Sentenza storica in Germania: se il carcere non è dignitoso, il detenuto va liberato
A proposito di diritti
Patrizio Gonnella*La Corte Costituzionale tedesca, con una sentenza storica, obbliga le autorità penitenziarie del Paese a rilasciare un detenuto qualora non siano in grado di assicurare una prigionia rispettosa dei diritti umani fondamentali. Si tratta di una decisione giudiziaria che rovescia una giurisprudenza precedente molto più cauta e che nella gerarchia dei valori costituzionali ritiene di anteporre il valore della dignità umana a quello della sicurezza.
Il caso riguardava un detenuto originario del Nord-Reno Westfalia. Costui era stato rinchiuso durante la sua carcerazione per 23 ore su 24 in una cella di 8 metri quadri con annessa toilette non separata da alcun muro divisorio. Il detenuto doveva condividere lo spazio con un’altra persona; per cui ognuno di loro aveva a disposizione solo 4 metri quadri, bagno compreso. In quelle condizioni c’era stato 151 giorni. Gli era consentito farsi la doccia solo 2 volte alla settimana. Inoltre, la persona con cui condivideva la cella era un fumatore e ciò, a dire della Corte, aggravava la qualità della vita.
Il sistema penitenziario tedesco è organizzato su base federale. La Regione – alla quale egli aveva fatto ricorso – gli aveva dato torto. La Corte Costituzionale federale gli ha invece, lo scorso 9 marzo, dato ragione. Secondo i giudici supremi tedeschi non si può vivere in meno di 6-7 metri quadri.
Se lo Stato non è in grado di assicurare una simile minima condizione detentiva allora dovrà in extrema ratio rinunciare alla punizione e liberare i detenuti in surplus rispetto agli spazi disponibili. Di conseguenza i detenuti che vivono in condizioni simili a quelle descritte potrebbero richiedere l’interruzione, oppure il rinvio della pena.
La decisione tedesca – più radicale nei contenuti rispetto ad analoghe prese di posizione di corti nazionali di altri paesi – di fatto apre la via alle liste di attesa penitenziarie che già sono state realizzate in altri paesi del nord Europa.
Il governo norvegese, oramai 25 anni fa, così intitolò il piano di edilizia penitenziaria “ridurre le attese per scontare la pena”. Era ovvio per il governo scandinavo non incarcerare persone alle quali non potesse essere assicurato un posto letto.

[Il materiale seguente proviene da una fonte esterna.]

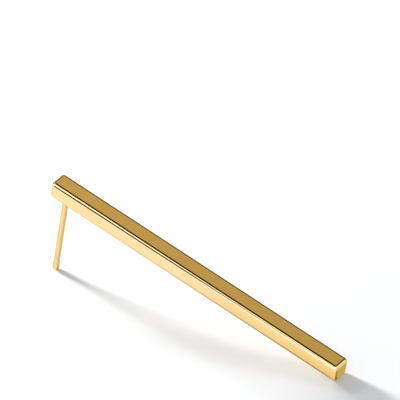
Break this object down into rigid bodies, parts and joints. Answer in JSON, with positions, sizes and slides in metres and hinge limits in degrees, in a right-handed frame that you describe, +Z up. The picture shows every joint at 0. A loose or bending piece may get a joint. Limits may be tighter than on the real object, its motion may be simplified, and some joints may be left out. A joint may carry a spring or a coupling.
{
  "type": "bar earring",
  "caption": "Straight square-section bar stud earring with softly rounded edges and a round friction post soldered to its back, lying on its post tip and lower end.",
  "frame": {"origin": "on the surface that the earring lies on, under the middle of its bounding box", "axes": "+Z up from the surface; +X along the bar, from the raised end that carries the post to the end that rests on the surface; +Y across the bar's face"},
  "size_m": [0.0404, 0.0022, 0.0131],
  "materials": {
    "polished_gold": "mirror-polished yellow gold plating"
  },
  "bodies": {
    "root": {"bar_with_post": "polished_gold"}
  },
  "joints": []
}
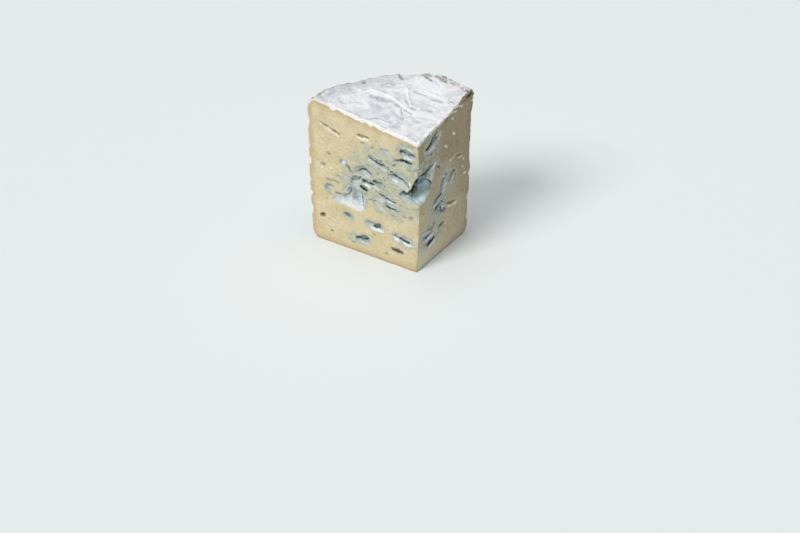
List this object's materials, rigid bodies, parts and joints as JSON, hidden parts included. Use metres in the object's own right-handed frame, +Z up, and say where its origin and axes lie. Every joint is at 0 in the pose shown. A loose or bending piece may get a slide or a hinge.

Le liste di attesa per detenuti sono un’invenzione norvegese. Se non c’è posto in carcere si aspetta a casa che il posto si liberi.
Poi sono arrivati il Comitato europeo per la prevenzione della tortura e la Corte europea sui diritti umani a fissare gli standard ineludibili di vita penitenziaria, tra cui i metri quadri che ogni detenuto deve avere a disposizione affinché lo Stato non incorra in trattamenti inumani e degradanti.
I giudici di Strasburgo hanno nel luglio del 2009 condannato l’Italia perché nel caso Sulejmanovic (detenuto di origine bosniaca) aveva costretto un prigioniero a vivere in meno di 3 metri quadri e ciò secondo i giudici europei costituisce una ipotesi di violazione dell’articolo 3 della Convenzione sui diritti umani del 1950 che proibisce la tortura. Da allora centinaia sono stati i ricorsi presentati alla Corte che da un momento all’altro dovrebbe iniziare a decidere a riguardo.
D’altronde la Germania – ove è stata presa una decisione che ben può essere definita epocale – ha un tasso di affollamento inferiore al 90%, ossia ha più posti letto che detenuti. L’Italia è messa molto peggio: ha un tasso di affollamento che sfiora il 150%. In Europa siamo superati solo da Bulgaria e Cipro. Anche per questo è stata avviata dalla Commissione straordinaria per la tutela e la promozione dei diritti umani del Senato, presieduta da Pietro Marcenaro, una indagine conoscitiva sulla situazione delle carceri in Italia. Martedì scorso sono iniziate la audizioni.